EXERCISE:
Transcribe the stretch of entries below from the line with "Write the build123d" through the line with "brow_slope = 0.3", exactly and with both ends included; leave out all other lines.

EXTRACTED ENTRIES:
· · ·
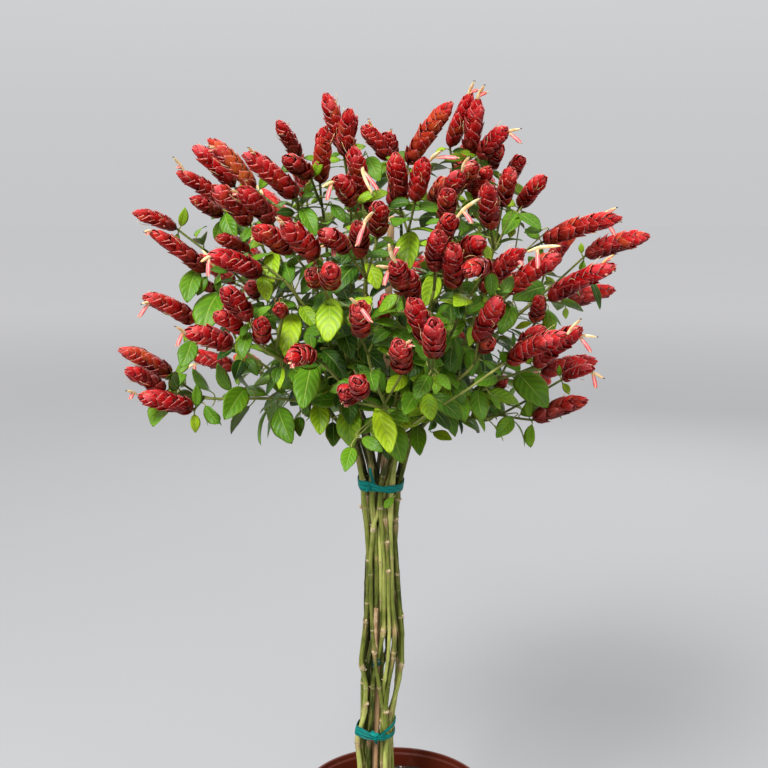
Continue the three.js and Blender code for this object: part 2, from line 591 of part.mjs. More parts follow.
· · ·
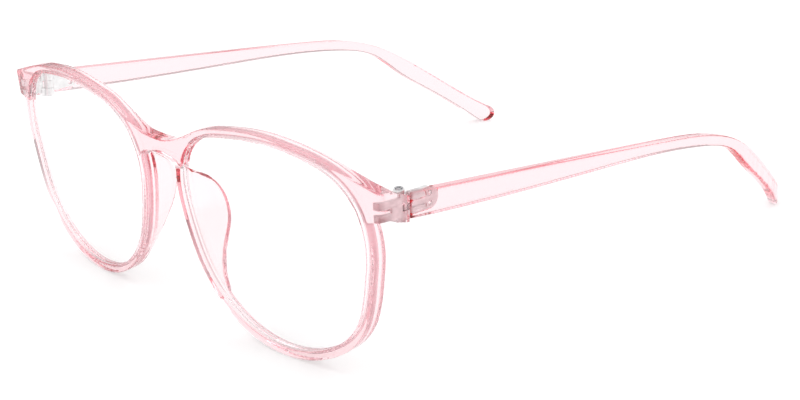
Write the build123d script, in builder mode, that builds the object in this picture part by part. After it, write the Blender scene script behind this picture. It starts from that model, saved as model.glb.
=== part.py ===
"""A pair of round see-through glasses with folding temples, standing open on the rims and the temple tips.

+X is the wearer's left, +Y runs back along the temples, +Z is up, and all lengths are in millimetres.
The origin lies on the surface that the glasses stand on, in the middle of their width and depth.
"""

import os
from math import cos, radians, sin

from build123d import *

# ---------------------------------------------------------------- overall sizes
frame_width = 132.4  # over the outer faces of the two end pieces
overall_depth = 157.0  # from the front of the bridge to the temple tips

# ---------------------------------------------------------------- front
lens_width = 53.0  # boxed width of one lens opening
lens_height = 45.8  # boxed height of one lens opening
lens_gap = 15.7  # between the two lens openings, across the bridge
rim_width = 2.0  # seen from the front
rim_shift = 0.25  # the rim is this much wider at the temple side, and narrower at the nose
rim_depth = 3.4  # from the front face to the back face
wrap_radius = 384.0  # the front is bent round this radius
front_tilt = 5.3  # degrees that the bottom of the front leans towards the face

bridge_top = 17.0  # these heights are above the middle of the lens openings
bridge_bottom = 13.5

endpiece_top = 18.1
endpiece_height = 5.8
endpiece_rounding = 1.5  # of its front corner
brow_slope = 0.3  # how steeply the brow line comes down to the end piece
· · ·
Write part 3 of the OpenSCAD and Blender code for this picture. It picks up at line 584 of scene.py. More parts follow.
· · ·
OUTPUT BELOW:
Write the build123d script, in builder mode, that builds the object in this picture part by part. After it, write the Blender scene script behind this picture. It starts from that model, saved as model.glb.
=== part.py ===
"""A pair of round see-through glasses with folding temples, standing open on the rims and the temple tips.

+X is the wearer's left, +Y runs back along the temples, +Z is up, and all lengths are in millimetres.
The origin lies on the surface that the glasses stand on, in the middle of their width and depth.
"""

import os
from math import cos, radians, sin

from build123d import *

# ---------------------------------------------------------------- overall sizes
frame_width = 132.4  # over the outer faces of the two end pieces
overall_depth = 157.0  # from the front of the bridge to the temple tips

# ---------------------------------------------------------------- front
lens_width = 53.0  # boxed width of one lens opening
lens_height = 45.8  # boxed height of one lens opening
lens_gap = 15.7  # between the two lens openings, across the bridge
rim_width = 2.0  # seen from the front
rim_shift = 0.25  # the rim is this much wider at the temple side, and narrower at the nose
rim_depth = 3.4  # from the front face to the back face
wrap_radius = 384.0  # the front is bent round this radius
front_tilt = 5.3  # degrees that the bottom of the front leans towards the face

bridge_top = 17.0  # these heights are above the middle of the lens openings
bridge_bottom = 13.5

endpiece_top = 18.1
endpiece_height = 5.8
endpiece_rounding = 1.5  # of its front corner
brow_slope = 0.3  # how steeply the brow line comes down to the end piece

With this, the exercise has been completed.